Textiles Retailers of the Year
Posted on March 8, 2011 by
By David Gill
For the first time, HFN has selected two retailers as Textiles Retailers of the Year.
The two stores are Macy's and Anthropologie. They were chosen for their assortments and their presentations of the merchandise--and for the environment of their home-textiles departments, which in both cases is calculated to draw shoppers from the other surrounding departments.
The environment of the Macy's textiles department is designed to highlight what the company believes sets it apart as a retailer. "Home textiles is an area where we can offer products and values that are unique to Macy's," said Lisa Magann, the retailer's executive vice president and general merchandise manager of home. "We work hard to create shopping environments that highlight our strategic initiatives, including Martha Stewart, the Hotel Collection and Charter Club."
In doing so, Macy's has made its home-textiles department a winner in terms of the retailer's overall success. "Home textiles is a strategically important category for Macy's and contributed to the overall success of the store's business in 2010," Magann said.
The environment is a critical element to Anthropologie's textiles section as well. The retailer strives for, and achieves, a casual atmosphere in its textiles section. Anthropologie uses wall fixturing that resembles furniture, with shelves and doors like a cupboard. It also has hanging displays of comforters, duvet covers and shower curtains.
A visit by HFN to a Macy's and an Anthropologie, both located in the Short Hills Mall in Short Hills, N.J., provided ample evidence of why these two retailers are so successful in merchandising home textiles.
A major lesson from how both Macy's and Anthropologie merchandise their home textiles is that there is more to successfully retailing these products than low prices or how many colors are available on the sheet wall or towel wall. Textiles are meant to contribute to the atmosphere and comfort of a home, and it makes sense that stores should present and merchandise these products by making their customers feel at home as well.
Macy's has its textiles section on the store's third floor. It is right there when you get off the escalator--clearly a destination location, rather than an afterthought department as at some other retailers. It is divided into shop environments in which shoppers can browse through areas dedicated to both to the retailer's textiles brands and to designer merchandise: the Hotel Collection, Charter Club, Martha Stewart Living, Calvin Klein, Ralph Lauren and Tommy Hilfiger.

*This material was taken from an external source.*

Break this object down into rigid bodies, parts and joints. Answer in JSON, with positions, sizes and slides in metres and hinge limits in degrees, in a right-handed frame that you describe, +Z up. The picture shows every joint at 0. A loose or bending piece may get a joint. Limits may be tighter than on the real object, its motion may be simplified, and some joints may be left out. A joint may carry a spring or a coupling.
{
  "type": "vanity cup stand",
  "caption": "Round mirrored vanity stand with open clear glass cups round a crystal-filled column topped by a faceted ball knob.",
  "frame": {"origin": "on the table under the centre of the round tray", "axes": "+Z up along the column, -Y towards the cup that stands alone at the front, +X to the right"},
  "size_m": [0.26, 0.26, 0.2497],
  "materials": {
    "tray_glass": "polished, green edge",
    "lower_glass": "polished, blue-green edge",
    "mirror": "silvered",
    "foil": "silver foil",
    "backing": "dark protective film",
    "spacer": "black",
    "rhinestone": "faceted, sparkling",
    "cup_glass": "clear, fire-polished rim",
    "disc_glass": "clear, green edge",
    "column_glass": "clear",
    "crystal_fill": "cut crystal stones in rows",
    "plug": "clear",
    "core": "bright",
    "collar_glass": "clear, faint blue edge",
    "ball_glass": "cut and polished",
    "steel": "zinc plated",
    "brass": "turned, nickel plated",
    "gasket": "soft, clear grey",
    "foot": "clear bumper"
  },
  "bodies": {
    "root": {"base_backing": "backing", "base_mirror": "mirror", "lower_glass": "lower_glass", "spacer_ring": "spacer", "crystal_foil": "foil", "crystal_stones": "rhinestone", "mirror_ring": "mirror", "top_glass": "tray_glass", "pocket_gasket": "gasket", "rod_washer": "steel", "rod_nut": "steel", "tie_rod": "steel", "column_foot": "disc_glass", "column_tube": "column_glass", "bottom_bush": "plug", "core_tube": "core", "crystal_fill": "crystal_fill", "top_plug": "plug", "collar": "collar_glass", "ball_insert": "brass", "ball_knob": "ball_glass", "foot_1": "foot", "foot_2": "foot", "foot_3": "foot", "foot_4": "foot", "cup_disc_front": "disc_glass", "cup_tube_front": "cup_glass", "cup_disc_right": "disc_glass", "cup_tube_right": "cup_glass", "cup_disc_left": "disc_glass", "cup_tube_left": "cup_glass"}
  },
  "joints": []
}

Each of these "shops" has handsome fixturing that looks more like wood furniture than the standard retailer fixturing. Each shop also develops its fixtures to reflect the design orientation of the collections. The Calvin Klein section has sleek, contemporary fixtures not unlike the furniture in the Calvin Klein Home collection. The fixtures in the Charter Club area have a more traditional look; one large fixture of sheets is topped by a cornice, for example.
There are actually two sections for the Hotel Collection--one with decorative bedding and one with basic bedding. The latter, in particular, is striking in that it displays both Hotel Collection mattresses on the floor and Hotel Collection bed pillows and mattress pads on a wall fixture, thus creating and obvious but seldom used connection between these products in the mind of the shopper.
Macy's textiles section is clearly designed to keep shoppers browsing through the department. The same is true of the Anthropologie textiles area. Although at the Short Hills Mall store, this section is much smaller than the Macy's area, it is still an area in which entices shoppers to linger and view all of the merchandise--and which feeds the impulse for shoppers to decide to purchase.
Anthropologie's textiles are to be found in the back of the store, in their own corner and well separated from other merchandise. The hanging displays, cupboard fixtures and shelf fixtures are set in a circular pattern, which encourages shoppers to walk around and look at the products more than once.
One cupboard fixture is devoted to bedding such as comforters, sheets and Euro shams. Two others present bath towels and accessories. One of these also displays plates, picture frames and even women's underwear. The styles of the cupboard fixtures range from contemporary to rustic casual.
The display bed in the Short Hills Mall store shows the Dynamic Ikat bed ensemble, a brightly colored design combining an ikat look with stripes and other details. Vivid colors characterize much of the bedding offerings at Anthropologie. The comforters hanging on the wall near the display bed all have bright colorations and encompass a number of design motifs.
Textiles vendor executives both gave four-star reviews to both Macy's and Anthropologie. Of the former, one executive underscored what Magann said about the importance of the textiles section, saying the success of this strategy showed up in the department's sales figures, which have gained strength since Macy's initiated its My Macy's strategy of localized assortments a few years ago.
Anthropologie's textiles presentation drew strong praise from vendor executives. "I would call them a new-environment retailer," said Bob Hickman, senior vice president of sales and marketing with United Feather & Down. "They don't have an extensive collection, but they shop the market and select the plainest textiles in each category."
Anthropologie's shopping ambiance won kudos from another executive. "I would have to say the overall best shopping experience with a company that stays true to its message is Anthropologie," she said. "The shopping environment feels like a boutique, with good customer service while retailing very unique home products that are not available at the big retailers.